— start MATERIAL PROVIDED —

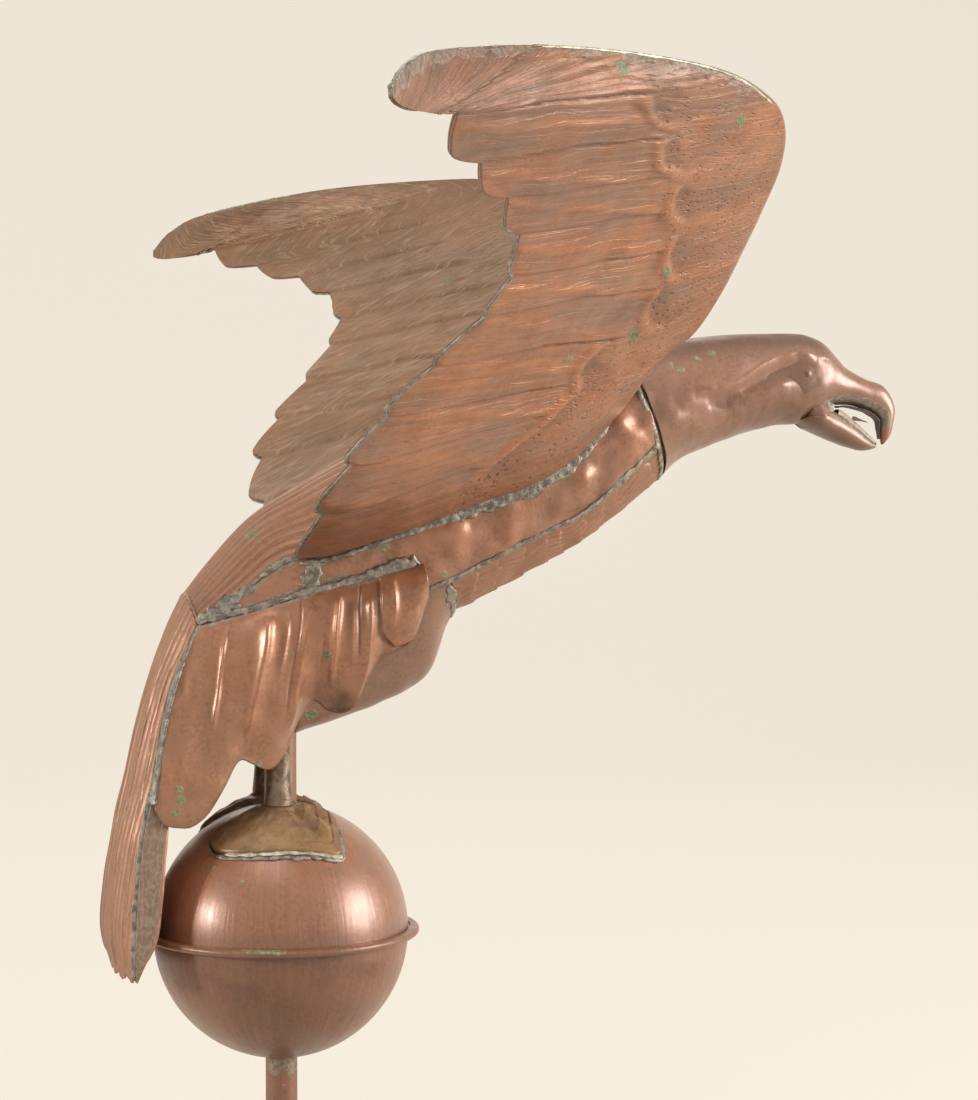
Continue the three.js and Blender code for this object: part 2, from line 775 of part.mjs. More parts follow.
function makeFeet() {
  const around = steps(32).slice(0, -1);
  const rings = [0.3, 0.5, 0.72, 0.9, 1];
  const points = [];
  const index = [];
  for (const top of [true, false]) {
    points.push(footPoint(0, 0, top));
    for (const r of rings) {
      for (const turn of around) points.push(footPoint(r, turn, top));
    }
  }
  const n = around.length;
  const layer = 1 + rings.length * n;
  const id = (k, i, j) => k * layer + 1 + i * n + (j % n);
  for (const k of [0, 1]) {
    const face = (a, b, c) => (k ? index.push(a, c, b) : index.push(a, b, c));
    for (let j = 0; j < n; j++) {
      face(k * layer, id(k, 0, j), id(k, 0, j + 1));
      for (let i = 0; i < rings.length - 1; i++) {
        face(id(k, i, j), id(k, i + 1, j), id(k, i + 1, j + 1));
        face(id(k, i, j), id(k, i + 1, j + 1), id(k, i, j + 1));
      }
    }
  }
  const rim = rings.length - 1;
  for (let j = 0; j < n; j++) {
    index.push(id(0, rim, j), id(1, rim, j), id(1, rim, j + 1));
    index.push(id(0, rim, j), id(1, rim, j + 1), id(0, rim, j + 1));
  }
  const foot = new THREE.BufferGeometry().setFromPoints(points);
  foot.setIndex(index);
  facingOut(foot);
  add(weathervane, "foot_right", foot, brassCast);
  add(weathervane, "foot_left", mirrored(foot), brassCast);

  const legFoot = footTop + fitGap;
  const leg = turned(
    [
      [0, legFoot],
      [legRadius, legFoot],
      [legTopRadius, mix(legFoot, legFoot + legRise, 0.5)],
      [legTopRadius, legFoot + legRise],
      [0, legFoot + legRise],
    ],
    14,
  ).translate(-legSetback, -legSpacing / 2, 0);
  add(weathervane, "leg_right", leg, brassCast);
  add(weathervane, "leg_left", mirrored(leg), brassCast);
}

// Ball: two spun halves whose flanges are held by a rolled bead
function halfBall(side) {
  const arc = (radius, hole) => {
    const start = Math.asin(hole / radius);
    const flangeFace = Math.asin((seamGap / 2 + (radius === ballRadius ? flangeThickness : 0)) / radius);
    return steps(7, start, Math.PI / 2 - flangeFace).map((a) => [
      radius * Math.sin(a),
      ballCentre + side * radius * Math.cos(a),
    ]);
  };
  const hole = tubeRadius + fitGap;
  const rim = ballRadius + flangeWidth;
  const flange = [
    [rim, ballCentre + side * (seamGap / 2 + flangeThickness)],
    [rim, (side * seamGap) / 2 + ballCentre],
  ];
  const outer = arc(ballRadius, hole);
  const inner = arc(ballRadius - ballWall, hole).reverse();
  return turned([...outer, ...flange, ...inner, outer[0]], roundSteps);
}

function makeBall() {
  add(weathervane, "ball_upper", halfBall(1), copper);
  add(weathervane, "ball_lower", halfBall(-1), copper);
  const slot = seamGap / 2 + flangeThickness + fitGap;
  const middle = ballRadius + flangeWidth + fitGap + beadWall;
  const lip = middle - beadRadius * 2;
  const profile = [
    [lip, ballCentre + slot],
    [lip, ballCentre + slot + beadWall],
  ];
  for (const a of steps(4, Math.PI / 2, -Math.PI / 2)) {
    const bend = slot + beadWall;
    profile.push([middle - beadRadius / 2 + beadRadius * Math.cos(a), ballCentre + bend * Math.sin(a)]);
  }
  profile.push([lip, ballCentre - slot - beadWall]);
  profile.push([lip, ballCentre - slot]);
  profile.push([middle - beadWall, ballCentre - slot]);
  profile.push([middle - beadWall, ballCentre + slot]);
  profile.push(profile[0]);
  add(weathervane, "ball_bead", turned(profile, roundSteps), copperDark);
}

// Tube, bearing and spindle
function cupArc(centre, rimHeight) {
  const radius = pivotRadius + fitGap;
  const open = Math.acos(Math.abs(rimHeight - centre) / radius);
  const side = Math.sign(rimHeight - centre);
  return steps(5, 0, open).map((a) => [
    radius * Math.sin(a),
    centre + side * radius * Math.cos(a),
  ]);
}

function makeBearing() {
  const pinHeight = mix(plugBottom, plugTop, plugPinShare);
  const crossHole = turned([
    [0, -tubeRadius - cutOverrun],
    [plugPinRadius + fitGap, -tubeRadius - cutOverrun],
    [plugPinRadius + fitGap, tubeRadius + cutOverrun],
    [0, tubeRadius + cutOverrun],
  ])
    .rotateX(Math.PI / 2)
    .translate(0, 0, pinHeight);
  const tube = turned([
    [tubeInner, tubeBottom],
    [tubeRadius, tubeBottom],
    [tubeRadius, tubeTop],
    [tubeInner, tubeTop],
    [tubeInner, tubeBottom],
  ]);
  add(weathervane, "vane_tube", cut(tube, crossHole), copper);

  const plugRadius = tubeInner - fitGap;
  const plug = turned([
    ...cupArc(pivotCentre, plugBottom),
    [plugRadius, plugBottom],
    [plugRadius, plugTop],
    [0, plugTop],
  ]);
  add(weathervane, "bearing_plug", cut(plug, crossHole), steel);

  const head = tubeRadius + fitGap;
  const pin = turned(
    [
      [0, -head - plugPinHead],
      [plugPinHeadRadius, -head - plugPinHead],
      [plugPinHeadRadius, -head],
      [plugPinRadius, -head],
      [plugPinRadius, head],
      [plugPinHeadRadius, head],
      [plugPinHeadRadius, head + plugPinHead],
      [0, head + plugPinHead],
    ],
    16,
  )
    .rotateX(Math.PI / 2)
    .translate(0, 0, pinHeight);
  add(weathervane, "plug_pin", pin, steel);

  const ball = new THREE.SphereGeometry(pivotRadius, 16, 8);
  add(weathervane, "pivot_ball", facingOut(ball.rotateX(Math.PI / 2).translate(0, 0, pivotCentre)), steel);

  const bushOuter = tubeInner - fitGap;
  const bushInner = spindleRadius + fitGap;
  const bush = turned([
    [bushInner, tubeBottom - fitGap - bushFlange],
    [tubeRadius, tubeBottom - fitGap - bushFlange],
    [tubeRadius, tubeBottom - fitGap],
    [bushOuter, tubeBottom - fitGap],
    [bushOuter, tubeBottom + bushLength],
    [bushInner, tubeBottom + bushLength],
    [bushInner, tubeBottom - fitGap - bushFlange],
  ]);
  add(weathervane, "guide_bush", bush, brassCast);

  const spindle = turned([
    [0, 0],
    [spindleRadius - spindleChamfer, 0],
    [spindleRadius, spindleChamfer],
    [spindleRadius, spindleTop - spindleChamfer],
    [spindleRadius - spindleChamfer, spindleTop],
    ...cupArc(pivotCentre, spindleTop).reverse(),
  ]);
  add(weathervane, "spindle", spindle, iron);
}

makeTorso();
makeBelly();
makeHead();
makeMouth();
makeCollar();
makeWings();
makeTail();
makeThighs();
makeFeet();
makeBall();
makeBearing();

export default weathervane;
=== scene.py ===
import itertools
import math

import bmesh
import bpy
import numpy as np
from mathutils import Matrix, Vector


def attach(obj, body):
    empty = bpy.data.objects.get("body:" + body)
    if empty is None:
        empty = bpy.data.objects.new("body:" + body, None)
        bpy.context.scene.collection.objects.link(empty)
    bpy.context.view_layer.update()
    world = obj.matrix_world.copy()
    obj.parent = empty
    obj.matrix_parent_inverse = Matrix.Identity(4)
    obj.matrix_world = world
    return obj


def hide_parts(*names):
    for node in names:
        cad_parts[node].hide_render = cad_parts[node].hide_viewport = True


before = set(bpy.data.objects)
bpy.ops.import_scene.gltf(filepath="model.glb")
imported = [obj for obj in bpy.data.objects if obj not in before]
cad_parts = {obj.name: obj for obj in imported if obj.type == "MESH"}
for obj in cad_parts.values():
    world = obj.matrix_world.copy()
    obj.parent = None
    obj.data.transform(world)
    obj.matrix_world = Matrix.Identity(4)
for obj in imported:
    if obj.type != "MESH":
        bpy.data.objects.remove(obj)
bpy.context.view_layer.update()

MM = 0.001

# Sizes of the vane, in millimetres
COPPER_WALL = 1.0
SEAM_GAP = 0.35
ROOT_GAP = 0.55
LAP_GAP = 0.7
FIT_GAP = 0.3
TUBE_RADIUS = 9.525
TUBE_WALL = 1.25
TUBE_BOTTOM = 102.8
TUBE_TOP = 484.8
SPINDLE_RADIUS = 6.35
BUSH_LENGTH = 28.0
BUSH_FLANGE = 2.5
PLUG_LENGTH = 34.0
PIN_HEAD = 1.0
PIVOT_RADIUS = 4.76
PIVOT_CUP = 2.6
BALL_CENTRE = 252.8
BALL_RADIUS = 76.2
BALL_WALL = 1.1
FLANGE_WIDTH = 4.6
FLANGE_THICKNESS = 1.0
BEAD_RADIUS = 2.15
BEAD_WALL = 0.7
BIRD_BASE = 370.0
LEG_SPACING = 52.0
LEG_SETBACK = 5.0
LEG_RADIUS = 8.6
LEG_TOP_RADIUS = 7.0
LEG_RISE = 42.0
FOOT_LENGTH = 74.0
FOOT_ANKLE_HEIGHT = 7.0
FOOT_RIM = 2.0
FOOT_OUTLINE = [
    [0.46, -0.03], [0.465, 0.1], [0.455, 0.24], [0.43, 0.345], [0.22, 0.385], [0, 0.385],
    [-0.2, 0.35], [-0.4, 0.25], [-0.52, 0.12], [-0.54, -0.02], [-0.48, -0.09], [-0.3, -0.1],
    [-0.12, -0.13], [0.1, -0.15], [0.28, -0.14], [0.4, -0.12], [0.46, -0.03],
]

# Torso
TORSO_LENGTH = 291.0
RUMP_SETBACK = 57.0
TORSO_RISE = 188.0
TORSO_BASE = 43.0
TORSO_WIDTH = 88.0
BELLY_DROP = 44.0
TORSO = [
    [0.893, 1.0, 1.0, 0.585, 0.443],
    [0.746, 0.926, 0.856, 0.408, 0.489],
    [0.567, 0.814, 0.722, 0.288, 0.5],
    [0.402, 0.697, 0.564, 0.164, 0.5],
    [0.247, 0.574, 0.395, 0.072, 0.489],
    [0.12, 0.442, 0.223, 0.011, 0.455],
    [0.0, 0.223, 0.038, 0.0, 0.409],
]
FLANK_TOP = [26, 13, 4, 2, 6, 8, 10, 13, 21, 16, 12]
FLANK_FOOT = [-27, -34, -40, -38, -37, -37, -36, -34, -30, -26, -22]
WING_ROOT_END = 0.757
BREAST_END = 0.505
BELLY_DROPS = [0, 0.68, 0.84, 0.88, 0.92, 0.95, 0.98, 1, 0.76, 0.44, 0.06]

# Head and beak
NECK_GAP = 1.6
HEAD_LENGTH = 167.5
HEAD_RISE = 49.0
HEAD_WIDTH = 78.0
HEAD = [
    [-0.09, 0.8, 0.093, -0.796, 0.5], [0.045, 0.88, 0.146, -0.62, 0.462],
    [0.16, 0.92, 0.224, -0.48, 0.42], [0.34, 0.98, 0.38, -0.286, 0.36],
    [0.516, 1.0, 0.516, -0.163, 0.325], [0.63, 0.99, 0.61, -0.138, 0.31],
    [0.71, 0.89, 0.672, -0.04, 0.27], [0.762, 0.72, 0.731, 0.08, 0.205],
    [0.803, 0.58, 0.808, 0.105, 0.15], [0.88, 0.44, 0.868, 0.063, 0.115],
    [0.958, 0.335, 0.916, 0.0, 0.09], [1.0, 0.085, 0.94, -0.09, 0.07],
    [0.995, -0.14, 0.943, -0.235, 0.056], [0.983, -0.285, 0.947, -0.34, 0.044],
    [0.96, -0.39, 0.951, -0.4, 0.022],
]
JAW = [
    [0.69, 0.03, 0.6, -0.1, 0.2],
    [0.728, 0.052, 0.645, -0.2, 0.235], [0.777, 0.0, 0.735, -0.34, 0.17],
    [0.83, -0.13, 0.81, -0.435, 0.13], [0.882, -0.275, 0.874, -0.475, 0.09],
    [0.928, -0.4, 0.92, -0.45, 0.035],
]
LINING_UPPER = [
    [0.938, -0.33], [0.934, -0.235], [0.93, -0.1], [0.905, -0.022], [0.862, 0.038],
    [0.806, 0.078], [0.765, 0.068],
]
LINING_LOWER = [[0.765, 0.045], [0.784, 0.022], [0.835, -0.108], [0.887, -0.253], [0.93, -0.372]]
LINING_WIDTH = 15.0
LINING_WALL = 0.8
LINING_WIDTHS = [0.2, 0.36, 0.6, 0.75, 0.9, 1]
TONGUE_LENGTH = 11.0
TONGUE_RADIUS = 1.3
TONGUE_TILT = 105.0
TONGUE_PLACE = [0.838, -0.062]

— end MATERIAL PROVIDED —

■ **TASK GOAL**
Between the line containing "makeTorso();" and the line containing "before = set(bpy.data.objects)" lies the part to return. Return it exactly, counting both of those lines.

■ **RESULT**
makeTorso();
makeBelly();
makeHead();
makeMouth();
makeCollar();
makeWings();
makeTail();
makeThighs();
makeFeet();
makeBall();
makeBearing();

export default weathervane;
=== scene.py ===
import itertools
import math

import bmesh
import bpy
import numpy as np
from mathutils import Matrix, Vector


def attach(obj, body):
    empty = bpy.data.objects.get("body:" + body)
    if empty is None:
        empty = bpy.data.objects.new("body:" + body, None)
        bpy.context.scene.collection.objects.link(empty)
    bpy.context.view_layer.update()
    world = obj.matrix_world.copy()
    obj.parent = empty
    obj.matrix_parent_inverse = Matrix.Identity(4)
    obj.matrix_world = world
    return obj


def hide_parts(*names):
    for node in names:
        cad_parts[node].hide_render = cad_parts[node].hide_viewport = True


before = set(bpy.data.objects)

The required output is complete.